Hit the river tonight in the rain and still had fun. Woody the wonder-dog was the only one dumb enoug to go with me. It was more of a search mission for new spots to fish, but I did sit still long enough to catch 4 or 5 flatheads. The biggest was probably only 8#, but my dog licked each and every one that got in the boat. He is one hell of a hunting dog and companion, but I can't figure out this fish licking??? 
Well the old man and I are trying some more new spots in the mourning, so I am sure he will be on here crying about getting beat again.

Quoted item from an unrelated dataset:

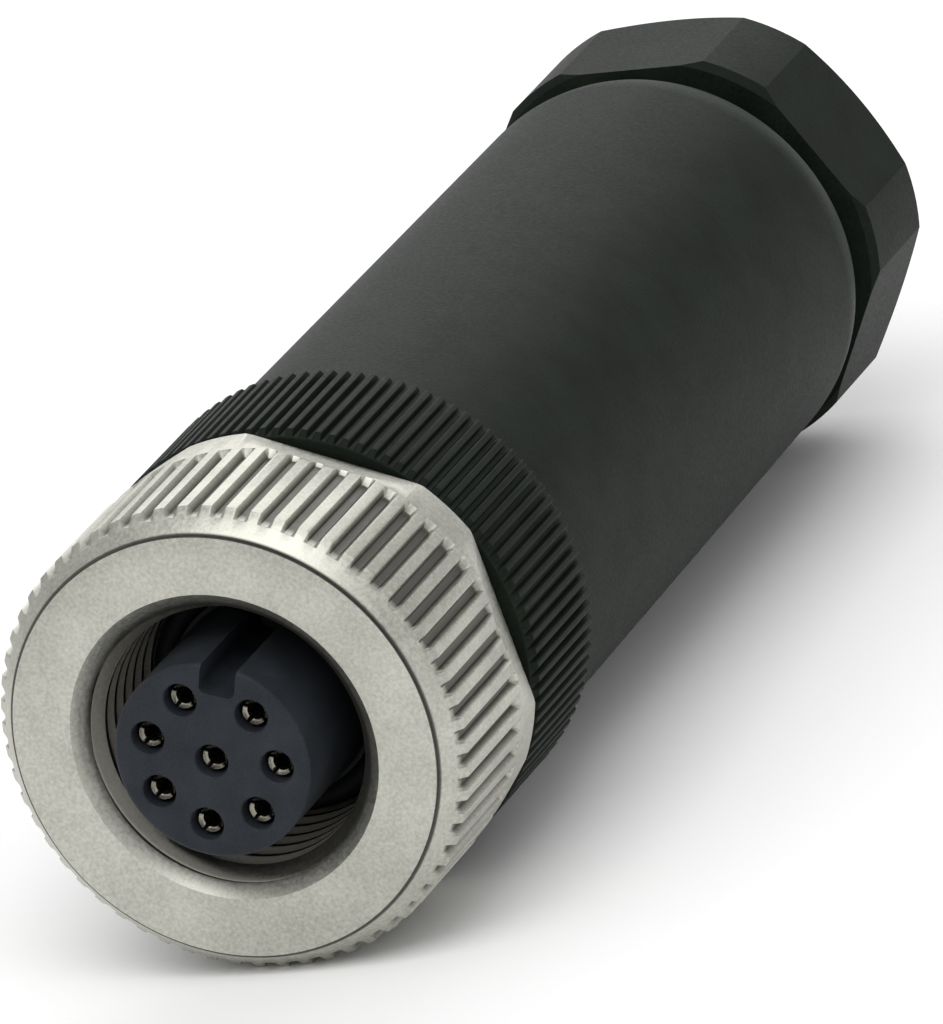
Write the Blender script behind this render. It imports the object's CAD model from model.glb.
# A straight female M12 cable connector: knurled metal nut, keyed insert, black sleeve and gland.
import math

import bmesh
import bpy
from mathutils import Matrix, Vector


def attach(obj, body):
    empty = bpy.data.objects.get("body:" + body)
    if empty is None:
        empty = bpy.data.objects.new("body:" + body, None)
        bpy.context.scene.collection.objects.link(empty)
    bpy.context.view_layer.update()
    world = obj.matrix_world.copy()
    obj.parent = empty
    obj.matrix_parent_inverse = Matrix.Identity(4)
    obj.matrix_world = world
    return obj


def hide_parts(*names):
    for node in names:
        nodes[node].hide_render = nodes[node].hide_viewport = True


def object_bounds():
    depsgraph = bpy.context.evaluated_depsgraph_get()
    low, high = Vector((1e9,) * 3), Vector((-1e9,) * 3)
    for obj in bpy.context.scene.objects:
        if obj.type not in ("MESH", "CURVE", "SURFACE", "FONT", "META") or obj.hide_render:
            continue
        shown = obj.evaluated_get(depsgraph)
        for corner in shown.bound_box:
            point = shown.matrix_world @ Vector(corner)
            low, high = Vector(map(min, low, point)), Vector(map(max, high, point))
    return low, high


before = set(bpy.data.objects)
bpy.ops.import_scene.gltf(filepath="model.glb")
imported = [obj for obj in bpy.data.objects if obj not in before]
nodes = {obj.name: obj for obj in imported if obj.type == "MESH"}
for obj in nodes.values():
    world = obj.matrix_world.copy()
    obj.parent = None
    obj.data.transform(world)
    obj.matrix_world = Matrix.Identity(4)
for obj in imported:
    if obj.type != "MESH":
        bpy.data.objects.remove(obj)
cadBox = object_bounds()
scene = bpy.context.scene
mm = 0.001
mergeGap = 1e-6  # metres; points closer than this are one
cutGap = 1e-7
rimStep = 0.02  # millimetres between a thread's skin and the rim it is joined to
along = Vector((0, 1, 0))  # the connector's axis, from the mating face to the cable end
keyDeg = 17.5  # the keyway; angles run from the top towards +X
print("frame loaded:", len(nodes), "nodes")


def outward(deg):
    # the direction across the axis at an angle from the top
    return Matrix.Rotation(math.radians(deg), 3, "Y") @ Vector((0, 0, 1))


def drawProfile(bm, points, closed=True):
    # points are (radius, station) pairs in millimetres, drawn in the plane above the axis
    verts = [bm.verts.new((0, y * mm, r * mm)) for r, y in points]
    edges = [bm.edges.new(pair) for pair in zip(verts, verts[1:])]
    if closed:
        edges.append(bm.edges.new((verts[-1], verts[0])))
    return verts + edges


def turnProfile(bm, points, steps, closed=True):
    geom = drawProfile(bm, points, closed)
    bmesh.ops.spin(bm, geom=geom, axis=along, angle=math.tau, steps=steps, use_merge=True)
    bmesh.ops.remove_doubles(bm, verts=bm.verts, dist=cutGap)


def arc(r, y, radius, startDeg, endDeg, steps=6):
    # points of a rounded corner about a centre (r, y), 0 degrees pointing outwards
    turns = [math.radians(startDeg + (endDeg - startDeg) * k / steps) for k in range(steps + 1)]
    return [(r + radius * math.cos(t), y + radius * math.sin(t)) for t in turns]


def knurledTurn(bm, points, knurl, closed=True):
    # one period of the knurl is spun in five strips, its groove is sunk, then it is repeated
    period = 360 / knurl["count"]
    rimHalf, floorHalf = knurl["rimDeg"] / 2, knurl["floorDeg"] / 2
    slack = 0.01  # in degrees and in millimetres
    strips = [
        (period / 2 - rimHalf, knurl["landSteps"]),
        (rimHalf - floorHalf, 1),
        (2 * floorHalf, knurl["floorSteps"]),
        (rimHalf - floorHalf, 1),
        (period / 2 - rimHalf, knurl["landSteps"]),
    ]
    geom = drawProfile(bm, points, closed)
    bmesh.ops.rotate(bm, verts=bm.verts, matrix=Matrix.Rotation(-math.radians(period / 2), 3, "Y"))
    for degrees, steps in strips:
        geom = bmesh.ops.spin(
            bm, geom=geom, axis=along, angle=math.radians(degrees), steps=steps)["geom_last"]
    for v in bm.verts:
        r, deg = math.hypot(v.co.x, v.co.z), math.degrees(math.atan2(v.co.x, v.co.z))
        inGroove = abs(deg) < floorHalf + slack and r > knurl["floorR"] * mm + mergeGap
        if inGroove and knurl["front"] - slack < v.co.y / mm < knurl["rear"] + slack:
            v.co.x *= knurl["floorR"] * mm / r
            v.co.z *= knurl["floorR"] * mm / r
    copies = knurl["count"] - 1
    bmesh.ops.spin(
        bm, geom=bm.verts[:] + bm.edges[:] + bm.faces[:], axis=along,
        angle=math.radians(period * copies), steps=copies, use_duplicate=True)
    bmesh.ops.remove_doubles(bm, verts=bm.verts, dist=2 * mergeGap)
    bmesh.ops.rotate(
        bm, verts=bm.verts, matrix=Matrix.Rotation(math.radians(knurl["startDeg"]), 3, "Y"))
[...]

Just giving you guys fair warning.

Rob


----------



## Gator (Apr 5, 2004)

> Woody the Wonder-dog


   
It's a good thing that your dad is going tommorow, maybe he'll put on some real fish


----------



## mrfishohio (Apr 5, 2004)

You caught more than us........


----------



## truck (Apr 12, 2004)

Good job on the fish,I use to take my lab but the fish drive him crazy.


----------



## Ducknut (Apr 23, 2004)

I think I know why your dog licks fish...they smell like peanut butter...I am sure he is well trained on that...


----------



## Ruminator (Apr 6, 2004)

I don't know quite what to make of that?! I've heard of fish smelling like something else before, but never peanut butter. I guess you are never too old to learn something new. Must have to do with training the dog?


----------



## JUSTCRAZY (Apr 6, 2004)

Ruminator you just have to understand, Kevin(ducknut) in just an idiot. But I still put up with him.


----------



## Ducknut (Apr 23, 2004)

You know you love me....


----------



## Gator (Apr 5, 2004)

You 2 sound like a married couple.


----------



## Ducknut (Apr 23, 2004)

Awe...Gator...Are you jealous?...There is PLENTY of me to go around....


----------